Finite mixture models (FMMs) can be used in settings where some unmeasured classification separates the observed data into groups with different exposure/outcome relationships. One familiar example of this is a zero-inflated model, where some observations come from a degenerate distribution with all mass at 0. In that case the exposure/outcome relationship is less interesting in the degenerate distribution group, but there would be considerable interest in the estimated probability of group membership. Another possibly familiar setting is the estimation of a continuous density as a mixture of normal distributions.

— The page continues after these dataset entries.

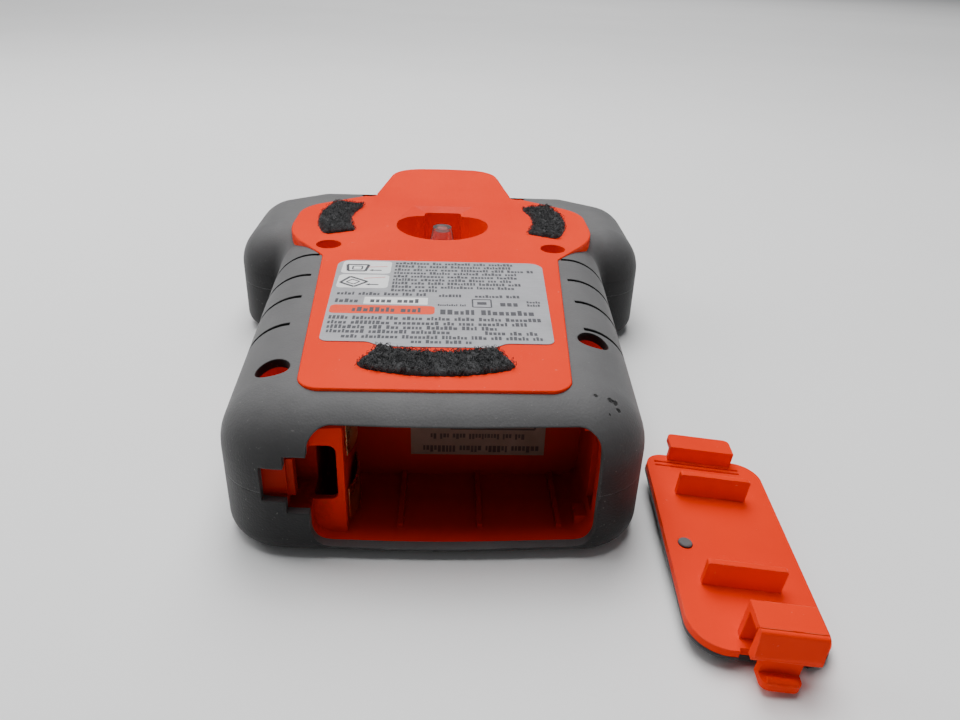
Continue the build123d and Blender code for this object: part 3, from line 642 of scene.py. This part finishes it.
def patch_pad(centre, direction, floor, draw):
    """The knitted backing: a low cushion with a ragged, rounded border and a lumpy top."""
    vertices, faces = [], []
    for ring in range(PAD_RINGS + 1):
        across = ring / PAD_RINGS
        for spoke in range(PAD_SPOKES + 1):
            along = spoke / PAD_SPOKES
            edge = min(across, 1 - across) * PATCH_WIDE
            end = min(along, 1 - along) * math.radians(2 * PATCH_HALF_ANGLE) * PATCH_IN
            inset = min(edge, end, PAD_BORDER)
            height = PAD_HEIGHT * math.sqrt(max(0.0, 1 - (1 - inset / PAD_BORDER) ** 2))
            corner = max(0.0, PAD_CORNER - edge) * max(0.0, PAD_CORNER - end) * 0.35
            lump = draw.uniform(-PAD_LUMP, PAD_LUMP) if inset > 0.1 else 0.0
            jag = draw.uniform(-PAD_RAGGED, PAD_RAGGED)
            radius = PATCH_IN + across * PATCH_WIDE + (0.5 - across) * corner * 2 + jag
            angle = (along - 0.5) * 2 * PATCH_HALF_ANGLE * (1 - corner * 0.02) + jag * 0.7
            vertices.append(sector_point(centre, direction, radius, angle, floor + max(height + lump, 0.0)))
    wide = PAD_SPOKES + 1
    for ring in range(PAD_RINGS):
        for spoke in range(PAD_SPOKES):
            here = ring * wide + spoke
            faces.append([here, here + wide, here + wide + 1, here + 1])
    close_pad(vertices, faces, floor, wide)
    return vertices, faces


def close_pad(vertices, faces, floor, wide):
    """A wall down from the pad's border, and a flat underside."""
    rim = (list(range(wide))
           + [ring * wide + PAD_SPOKES for ring in range(1, PAD_RINGS + 1)]
           + [PAD_RINGS * wide + spoke for spoke in range(PAD_SPOKES - 1, -1, -1)]
           + [ring * wide for ring in range(PAD_RINGS - 1, 0, -1)])
    base, count = len(vertices), len(rim)
    for index in rim:
        vertices.append(Vector((vertices[index].x, vertices[index].y, (floor - PAD_SUNK) * MM)))
    for here in range(count):
        after = (here + 1) % count
        faces.append([rim[here], rim[after], base + after, base + here])
    faces.append([base + here for here in range(count)][::-1])


def add_fibre(vertices, faces, points, radius):
    """A fine three-sided fibre through points."""
    first = len(vertices)
    for index, point in enumerate(points):
        before, after = points[max(index - 1, 0)], points[min(index + 1, len(points) - 1)]
        along = (after - before).normalized()
        side = along.orthogonal().normalized()
        other = along.cross(side)
        for corner in range(FIBRE_SIDES):
            turn = math.tau * corner / FIBRE_SIDES
            vertices.append(point + (side * math.cos(turn) + other * math.sin(turn)) * radius)
    for index in range(len(points) - 1):
        for corner in range(FIBRE_SIDES):
            after = (corner + 1) % FIBRE_SIDES
            low, high = first + index * FIBRE_SIDES, first + (index + 1) * FIBRE_SIDES
            faces.append([low + corner, low + after, high + after, high + corner])
    last = first + (len(points) - 1) * FIBRE_SIDES
    faces.append([first + 2, first + 1, first])
    faces.append([last, last + 1, last + 2])


def patch_loops(centre, direction, floor, draw, vertices, faces):
    """Crinkled loops of fibre standing in the pad, some of them straying past its border."""
    for _ in range(LOOPS):
        across, along = draw.random(), draw.random()
        radius = PATCH_IN + LOOP_INSET + across * (PATCH_WIDE - 2 * LOOP_INSET)
        angle = (along - 0.5) * 2 * (PATCH_HALF_ANGLE - LOOP_END_ANGLE)
        foot = sector_point(centre, direction, radius, angle, floor + LOOP_FOOT)
        heading = draw.uniform(0, math.tau)
        lean = Vector((draw.uniform(-LOOP_LEAN, LOOP_LEAN), draw.uniform(-LOOP_LEAN, LOOP_LEAN), 0)) * MM
        reach = draw.uniform(*LOOP_REACH) * MM
        rise = draw.uniform(*LOOP_RISE) * MM
        stride = Vector((math.cos(heading), math.sin(heading), 0)) * reach
        points = []
        for step in range(LOOP_STEPS + 1):
            turn = math.pi * step / LOOP_STEPS
            wander = Vector((draw.uniform(-1, 1), draw.uniform(-1, 1), draw.uniform(-1, 1)))
            arch = (lean + Vector((0, 0, rise))) * math.sin(turn)
            points.append(foot - stride * math.cos(turn) + arch + wander * LOOP_CRINKLE * MM)
        add_fibre(vertices, faces, points, draw.uniform(*FIBRE_RADIUS) * MM)


def loop_patches():
    """A pile of loops in place of each plain patch."""
    material = loop_fabric("loop_pile")
    for number, (node, (centre, direction)) in enumerate(PATCHES.items()):
        draw = random.Random(100 + number)
        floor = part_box(node)[0].z / MM
        vertices, faces = patch_pad(centre, direction, floor, draw)
        patch_loops(centre, direction, floor, draw, vertices, faces)
        name = node.replace("loop_patch", "loop_pile")
        piece = add_piece(name, "housing", material, vertices, faces, smooth=True)
        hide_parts(node)


# ---------------------------------------------------------------- stage

# The camera, in millimetres and degrees
CAMERA_PLACE = (2.48, -210.86, 116.22)
CAMERA_PITCH = 27.89
CAMERA_YAW = 2.70
CAMERA_ROLL = 2.17
LENS = 28.97625
SENSOR_WIDTH = 36.0

# Soft round lights: place, target and size in metres, and power in watts
LIGHTS = {"overhead": ((-0.10, 0.15, 0.95), (0, 0, 0.02), 0.8, 9.5),
          "window": ((-0.75, 0.25, 0.55), (0, 0, 0.02), 0.5, 2.2),
          "behind": ((0.0, 2.0, 2.3), (0, 1.5, 0), 2.2, 62.0),
          "front": ((0.25, -0.8, 0.45), (0, 0, 0.02), 0.5, 0.25)}

# Half the floor's width, and how far it lies below the object, in metres
FLOOR_SIZE = 6
FLOOR_DROP = 0.0002

SURROUND_COLOUR = (0.95, 0.97, 1.0, 1)
SURROUND_STRENGTH = 0.12


def place_camera():
    """The camera stands low in front of the battery end, a little to its right."""
    pitch, yaw, roll = (math.radians(angle) for angle in (CAMERA_PITCH, CAMERA_YAW, CAMERA_ROLL))
    forward = Vector((math.sin(yaw) * math.cos(pitch), math.cos(yaw) * math.cos(pitch), -math.sin(pitch)))
    right = Vector((math.cos(yaw), -math.sin(yaw), 0))
    up = right.cross(forward)
    rolled_right = math.cos(roll) * right + math.sin(roll) * up
    rolled_up = -math.sin(roll) * right + math.cos(roll) * up
    turn = Matrix((rolled_right, rolled_up, -forward)).transposed()
    data = bpy.data.cameras.new("camera")
    data.sensor_width = SENSOR_WIDTH
    data.lens = LENS
    data.clip_start, data.clip_end = 0.005, 20
    camera = bpy.data.objects.new("camera", data)
    camera.matrix_world = Matrix.Translation(Vector(CAMERA_PLACE) * MM) @ turn.to_4x4()
    bpy.context.scene.collection.objects.link(camera)
    bpy.context.scene.camera = camera


def area_light(name, place, target, size, power):
    """A round light that looks at a target."""
    data = bpy.data.lights.new(name, "AREA")
    data.shape = "DISK"
    data.size = size
    data.energy = power
    light = bpy.data.objects.new(name, data)
    light.location = place
    light.rotation_euler = (Vector(target) - Vector(place)).to_track_quat("-Z", "Y").to_euler()
    bpy.context.scene.collection.objects.link(light)


def pale_floor():
    """A pale plain floor, which isn't part of the object."""
    mesh = bpy.data.meshes.new("floor")
    made = bmesh.new()
    bmesh.ops.create_grid(made, x_segments=1, y_segments=1, size=FLOOR_SIZE)
    made.to_mesh(mesh)
    made.free()
    floor = bpy.data.objects.new("floor", mesh)
    floor.location.z = -FLOOR_DROP
    bpy.context.scene.collection.objects.link(floor)
    s = Shader("floor_paper", roughness=0.9)
    s.colour(s.ramp(s.noise(3), (0.3, 0.86), (0.7, 0.9)))
    mesh.materials.append(s.material)


def even_surround():
    """An even pale light from all round."""
    world = bpy.data.worlds.new("surround")
    world.use_nodes = True
    background = world.node_tree.nodes["Background"]
    background.inputs[0].default_value = SURROUND_COLOUR
    background.inputs[1].default_value = SURROUND_STRENGTH
    bpy.context.scene.world = world


dress_plastics()
dress_soft_parts()
dress_clear_parts()
dress_metals()

rear_label_print()
bay_label_print()
loop_patches()

place_camera()
pale_floor()
even_surround()
for light_name, setting in LIGHTS.items():
    area_light(light_name, *setting)
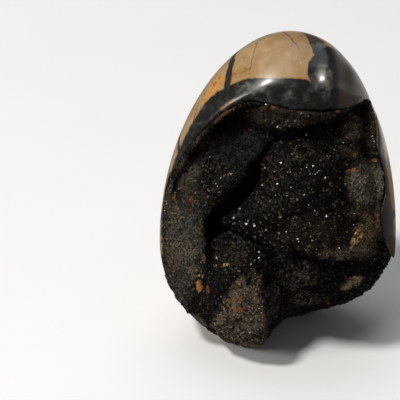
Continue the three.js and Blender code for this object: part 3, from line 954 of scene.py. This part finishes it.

More generally, there could be several groups, with "concomitant" covariates predicting group membership. Each group might have different sets of predictors and outcomes from different distribution families. On the other hand, in a "homogenous" mixture setting, all groups have the same distributional form, but with different parameter values. If the covariates in the model are the same, this setting is similar to an ordinary regression model where every observed covariate is interacted with the (unobserved) group membership variable.
SAS 9.3 includes the "experimental" FMM procedure to fit these models. We're unsure what criteria SAS uses to decide when a procedure is experimental and when it becomes "production", but experimental procedures in SAS/STAT usually do become production eventually.
As hinted at above, the generality implies by the models is fairly vast, and the FMM procedure includes a lot of generality. The most obvious limitation is that it requires independent observations.
We'll demonstrate with a simulated data set. We create a variable x that predicts both group membership and an outcome y with different linear regression parameters depending on group. The mixing probability follows a logistic regression with intercept=-2 and slope=1. The intercept and slope for the outcome are (0, 1) and (3, 1.2) for groups 0 and 1, respectively. The resulting data is plotted above using a default plot from proc glm using the actual group membership. A histogram and nearest normal density for the residuals from a simple OLS are shown, with R code, below-- they appear more or less normal.
do i = 1 to 5000;
x = normal(0);
group = (exp(-1 + 2*x)/ (1 + exp(-1 + 2*x)) ) gt uniform(0);
y = (group * 3) + ((1 + group/5) * x) + normal(0) * sqrt(1);
title "Fixed k = 2";
proc fmm data = fmmtest;
model y = x / k=2 equate=scale;
In the model statement, the option k defines how many groups (or "components") are to be included. There are also options kmin and kmax which will fit models with various numbers of components and report results of one of them based on some model criterion. The equate option allows the user to force some elements of the component distributions to be equal. Here we force the residuals to be equal, since that's the model that generated our data. The probmodel statement is how the concomitant variables enter the model. The default settings model a logistic (or generalized logit) regression using the listed covariates.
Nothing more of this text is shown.